Output every line below exactly.

━━━━━━━━━━

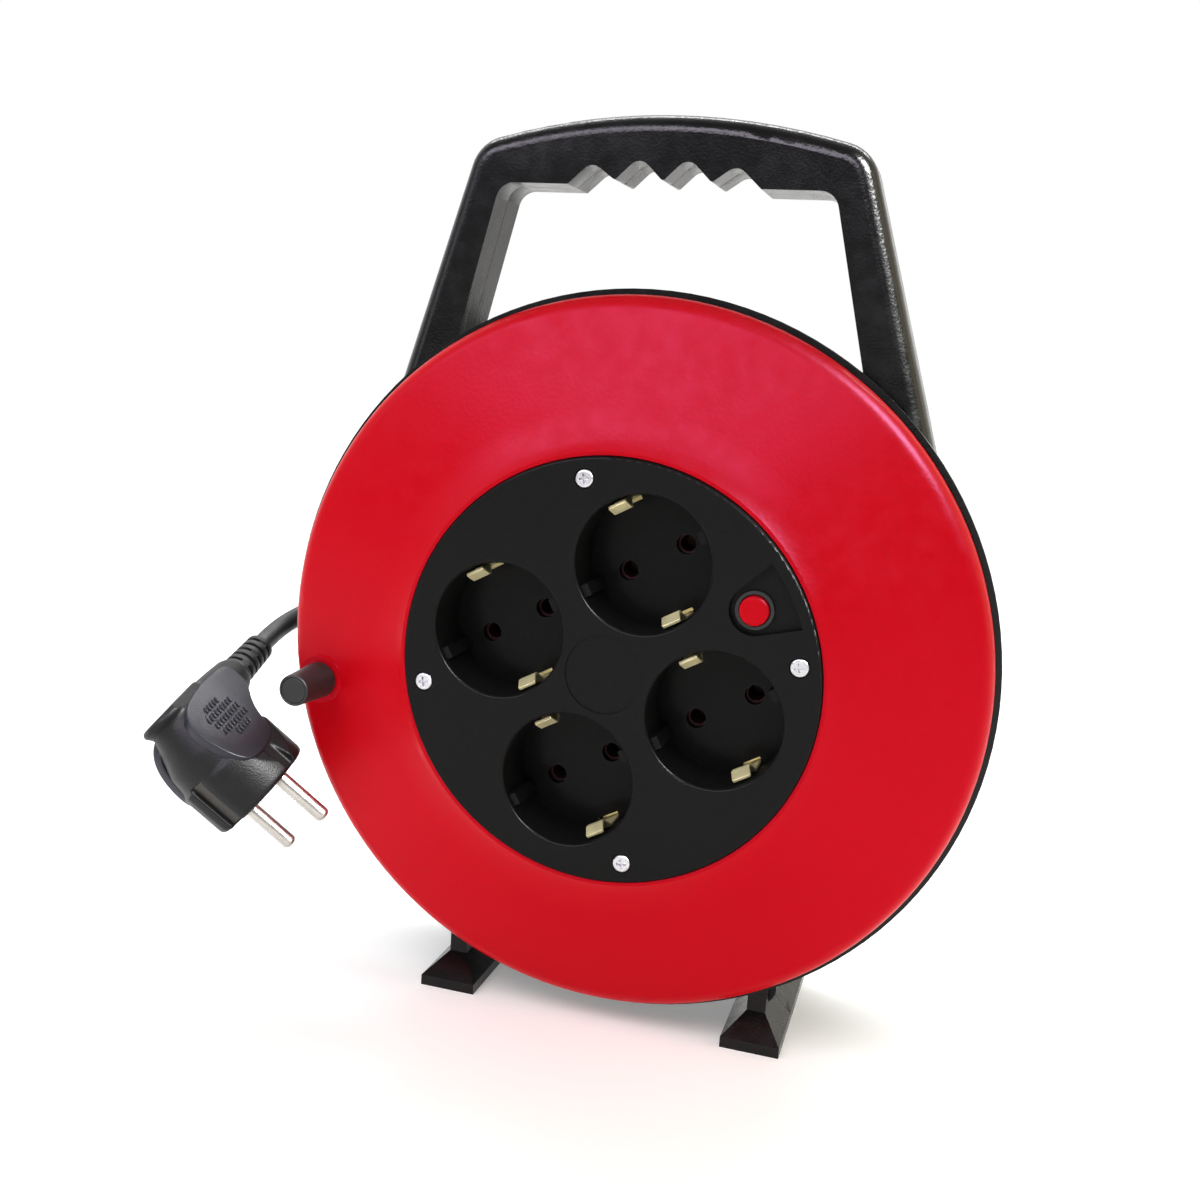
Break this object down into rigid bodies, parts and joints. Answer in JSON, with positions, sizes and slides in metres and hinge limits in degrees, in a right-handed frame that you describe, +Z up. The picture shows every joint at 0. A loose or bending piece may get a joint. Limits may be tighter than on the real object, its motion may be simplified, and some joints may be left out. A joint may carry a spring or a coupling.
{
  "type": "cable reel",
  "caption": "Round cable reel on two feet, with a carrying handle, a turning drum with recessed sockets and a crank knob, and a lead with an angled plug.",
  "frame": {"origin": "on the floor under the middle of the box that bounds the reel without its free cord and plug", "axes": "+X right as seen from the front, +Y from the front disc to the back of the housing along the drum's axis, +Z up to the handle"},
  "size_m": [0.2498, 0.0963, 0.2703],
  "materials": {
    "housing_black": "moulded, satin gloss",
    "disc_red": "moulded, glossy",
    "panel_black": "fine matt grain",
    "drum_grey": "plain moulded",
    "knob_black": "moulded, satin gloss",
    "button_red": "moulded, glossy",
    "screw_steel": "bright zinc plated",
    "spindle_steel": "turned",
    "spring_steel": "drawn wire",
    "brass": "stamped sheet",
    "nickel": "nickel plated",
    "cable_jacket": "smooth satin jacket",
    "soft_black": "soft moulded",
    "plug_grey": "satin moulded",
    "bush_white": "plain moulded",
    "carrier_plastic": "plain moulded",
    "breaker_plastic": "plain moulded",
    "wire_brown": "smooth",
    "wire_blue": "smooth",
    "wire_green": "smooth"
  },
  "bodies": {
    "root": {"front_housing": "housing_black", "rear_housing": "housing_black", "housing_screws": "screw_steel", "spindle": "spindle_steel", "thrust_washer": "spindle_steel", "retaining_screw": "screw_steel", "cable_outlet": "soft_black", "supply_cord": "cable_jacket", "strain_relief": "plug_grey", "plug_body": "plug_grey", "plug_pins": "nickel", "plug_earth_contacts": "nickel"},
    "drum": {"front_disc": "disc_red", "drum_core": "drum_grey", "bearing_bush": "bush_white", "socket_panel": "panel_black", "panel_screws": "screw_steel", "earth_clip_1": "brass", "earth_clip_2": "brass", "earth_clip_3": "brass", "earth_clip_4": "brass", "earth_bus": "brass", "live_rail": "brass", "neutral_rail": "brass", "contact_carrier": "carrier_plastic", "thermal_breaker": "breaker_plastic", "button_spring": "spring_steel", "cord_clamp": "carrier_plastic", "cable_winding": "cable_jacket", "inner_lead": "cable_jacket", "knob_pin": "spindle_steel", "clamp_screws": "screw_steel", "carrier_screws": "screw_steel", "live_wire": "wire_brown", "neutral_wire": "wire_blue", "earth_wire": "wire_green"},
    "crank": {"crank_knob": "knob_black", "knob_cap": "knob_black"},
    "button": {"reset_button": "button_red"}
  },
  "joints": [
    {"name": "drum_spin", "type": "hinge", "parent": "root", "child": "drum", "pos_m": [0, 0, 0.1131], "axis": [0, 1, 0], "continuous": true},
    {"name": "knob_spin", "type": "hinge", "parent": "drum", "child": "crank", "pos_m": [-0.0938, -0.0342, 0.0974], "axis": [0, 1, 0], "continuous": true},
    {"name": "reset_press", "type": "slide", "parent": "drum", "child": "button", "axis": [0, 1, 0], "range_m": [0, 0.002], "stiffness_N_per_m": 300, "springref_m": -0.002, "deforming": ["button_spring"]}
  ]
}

━━━━━━━━━━

• **CORRECT OUTPUT**
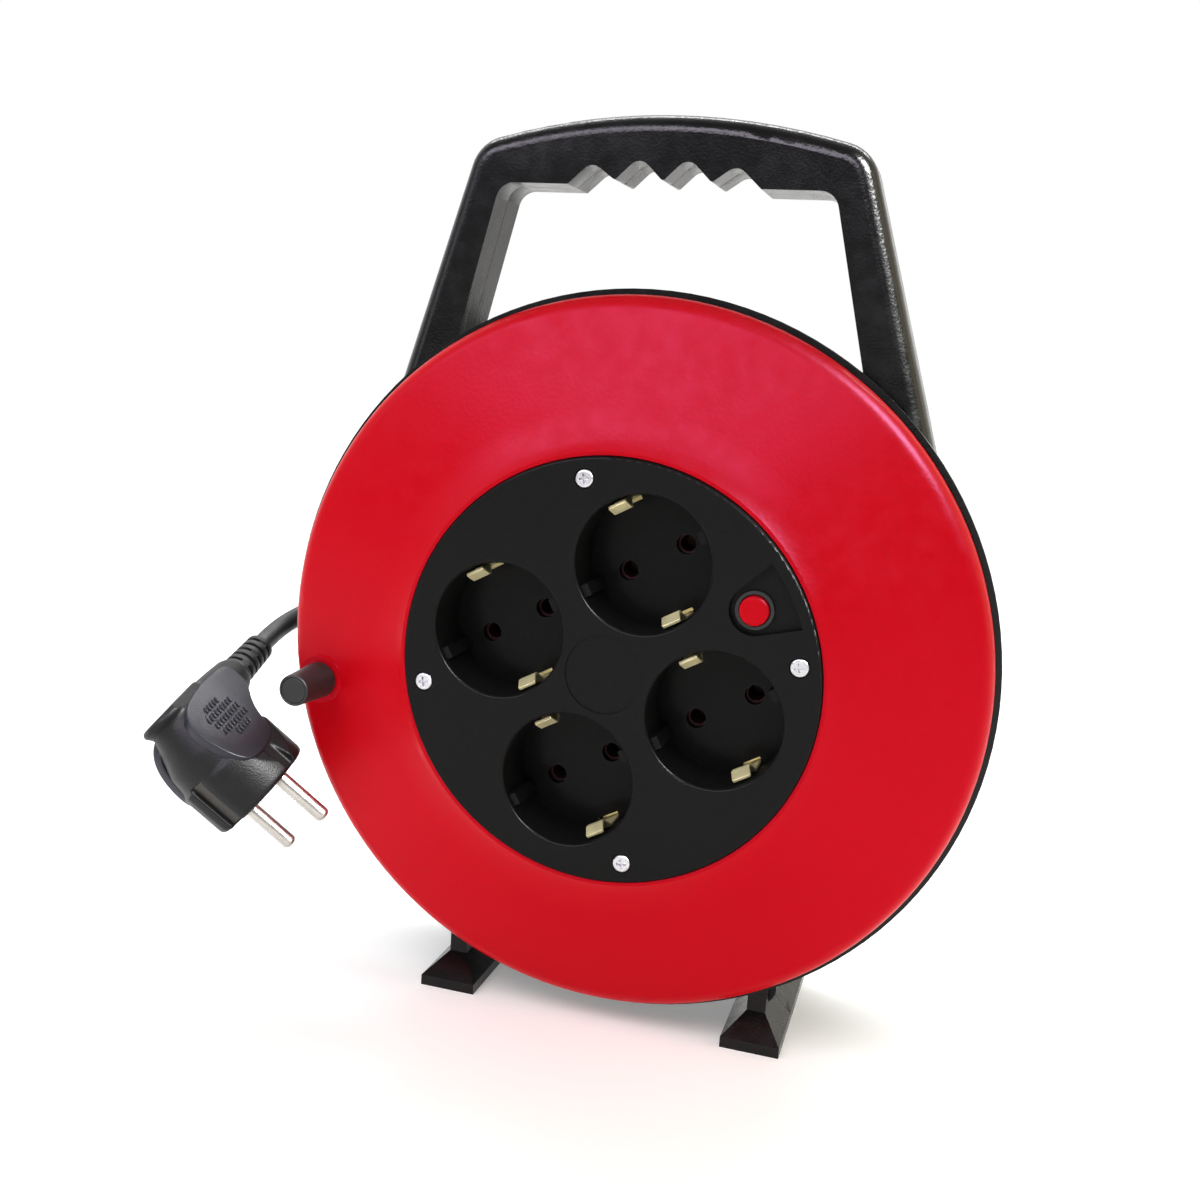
Break this object down into rigid bodies, parts and joints. Answer in JSON, with positions, sizes and slides in metres and hinge limits in degrees, in a right-handed frame that you describe, +Z up. The picture shows every joint at 0. A loose or bending piece may get a joint. Limits may be tighter than on the real object, its motion may be simplified, and some joints may be left out. A joint may carry a spring or a coupling.
{
  "type": "cable reel",
  "caption": "Round cable reel on two feet, with a carrying handle, a turning drum with recessed sockets and a crank knob, and a lead with an angled plug.",
  "frame": {"origin": "on the floor under the middle of the box that bounds the reel without its free cord and plug", "axes": "+X right as seen from the front, +Y from the front disc to the back of the housing along the drum's axis, +Z up to the handle"},
  "size_m": [0.2498, 0.0963, 0.2703],
  "materials": {
    "housing_black": "moulded, satin gloss",
    "disc_red": "moulded, glossy",
    "panel_black": "fine matt grain",
    "drum_grey": "plain moulded",
    "knob_black": "moulded, satin gloss",
    "button_red": "moulded, glossy",
    "screw_steel": "bright zinc plated",
    "spindle_steel": "turned",
    "spring_steel": "drawn wire",
    "brass": "stamped sheet",
    "nickel": "nickel plated",
    "cable_jacket": "smooth satin jacket",
    "soft_black": "soft moulded",
    "plug_grey": "satin moulded",
    "bush_white": "plain moulded",
    "carrier_plastic": "plain moulded",
    "breaker_plastic": "plain moulded",
    "wire_brown": "smooth",
    "wire_blue": "smooth",
    "wire_green": "smooth"
  },
  "bodies": {
    "root": {"front_housing": "housing_black", "rear_housing": "housing_black", "housing_screws": "screw_steel", "spindle": "spindle_steel", "thrust_washer": "spindle_steel", "retaining_screw": "screw_steel", "cable_outlet": "soft_black", "supply_cord": "cable_jacket", "strain_relief": "plug_grey", "plug_body": "plug_grey", "plug_pins": "nickel", "plug_earth_contacts": "nickel"},
    "drum": {"front_disc": "disc_red", "drum_core": "drum_grey", "bearing_bush": "bush_white", "socket_panel": "panel_black", "panel_screws": "screw_steel", "earth_clip_1": "brass", "earth_clip_2": "brass", "earth_clip_3": "brass", "earth_clip_4": "brass", "earth_bus": "brass", "live_rail": "brass", "neutral_rail": "brass", "contact_carrier": "carrier_plastic", "thermal_breaker": "breaker_plastic", "button_spring": "spring_steel", "cord_clamp": "carrier_plastic", "cable_winding": "cable_jacket", "inner_lead": "cable_jacket", "knob_pin": "spindle_steel", "clamp_screws": "screw_steel", "carrier_screws": "screw_steel", "live_wire": "wire_brown", "neutral_wire": "wire_blue", "earth_wire": "wire_green"},
    "crank": {"crank_knob": "knob_black", "knob_cap": "knob_black"},
    "button": {"reset_button": "button_red"}
  },
  "joints": [
    {"name": "drum_spin", "type": "hinge", "parent": "root", "child": "drum", "pos_m": [0, 0, 0.1131], "axis": [0, 1, 0], "continuous": true},
    {"name": "knob_spin", "type": "hinge", "parent": "drum", "child": "crank", "pos_m": [-0.0938, -0.0342, 0.0974], "axis": [0, 1, 0], "continuous": true},
    {"name": "reset_press", "type": "slide", "parent": "drum", "child": "button", "axis": [0, 1, 0], "range_m": [0, 0.002], "stiffness_N_per_m": 300, "springref_m": -0.002, "deforming": ["button_spring"]}
  ]
}